* **AVAILABLE DATA**:

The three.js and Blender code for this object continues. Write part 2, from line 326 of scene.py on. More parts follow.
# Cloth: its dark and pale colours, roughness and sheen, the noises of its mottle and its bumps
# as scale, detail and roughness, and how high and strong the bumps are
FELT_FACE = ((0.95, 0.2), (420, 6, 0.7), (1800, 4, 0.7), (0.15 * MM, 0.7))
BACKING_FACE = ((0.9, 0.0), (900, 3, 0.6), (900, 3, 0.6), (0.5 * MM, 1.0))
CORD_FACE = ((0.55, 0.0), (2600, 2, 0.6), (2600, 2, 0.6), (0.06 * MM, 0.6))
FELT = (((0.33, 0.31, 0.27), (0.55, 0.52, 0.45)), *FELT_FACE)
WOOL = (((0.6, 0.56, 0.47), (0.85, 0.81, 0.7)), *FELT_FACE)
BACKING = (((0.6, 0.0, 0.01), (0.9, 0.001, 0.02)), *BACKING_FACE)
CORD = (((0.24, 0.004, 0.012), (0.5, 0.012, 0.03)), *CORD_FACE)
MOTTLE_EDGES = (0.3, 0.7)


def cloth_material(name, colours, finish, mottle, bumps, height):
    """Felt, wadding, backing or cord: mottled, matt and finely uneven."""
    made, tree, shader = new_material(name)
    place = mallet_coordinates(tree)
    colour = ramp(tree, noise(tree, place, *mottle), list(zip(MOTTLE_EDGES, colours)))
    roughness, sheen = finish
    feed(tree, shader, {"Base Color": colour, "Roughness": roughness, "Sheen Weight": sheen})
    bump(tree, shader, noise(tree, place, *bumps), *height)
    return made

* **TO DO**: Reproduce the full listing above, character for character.

* **EXERCISE OUTPUT**:
The three.js and Blender code for this object continues. Write part 2, from line 326 of scene.py on. More parts follow.
# Cloth: its dark and pale colours, roughness and sheen, the noises of its mottle and its bumps
# as scale, detail and roughness, and how high and strong the bumps are
FELT_FACE = ((0.95, 0.2), (420, 6, 0.7), (1800, 4, 0.7), (0.15 * MM, 0.7))
BACKING_FACE = ((0.9, 0.0), (900, 3, 0.6), (900, 3, 0.6), (0.5 * MM, 1.0))
CORD_FACE = ((0.55, 0.0), (2600, 2, 0.6), (2600, 2, 0.6), (0.06 * MM, 0.6))
FELT = (((0.33, 0.31, 0.27), (0.55, 0.52, 0.45)), *FELT_FACE)
WOOL = (((0.6, 0.56, 0.47), (0.85, 0.81, 0.7)), *FELT_FACE)
BACKING = (((0.6, 0.0, 0.01), (0.9, 0.001, 0.02)), *BACKING_FACE)
CORD = (((0.24, 0.004, 0.012), (0.5, 0.012, 0.03)), *CORD_FACE)
MOTTLE_EDGES = (0.3, 0.7)


def cloth_material(name, colours, finish, mottle, bumps, height):
    """Felt, wadding, backing or cord: mottled, matt and finely uneven."""
    made, tree, shader = new_material(name)
    place = mallet_coordinates(tree)
    colour = ramp(tree, noise(tree, place, *mottle), list(zip(MOTTLE_EDGES, colours)))
    roughness, sheen = finish
    feed(tree, shader, {"Base Color": colour, "Roughness": roughness, "Sheen Weight": sheen})
    bump(tree, shader, noise(tree, place, *bumps), *height)
    return made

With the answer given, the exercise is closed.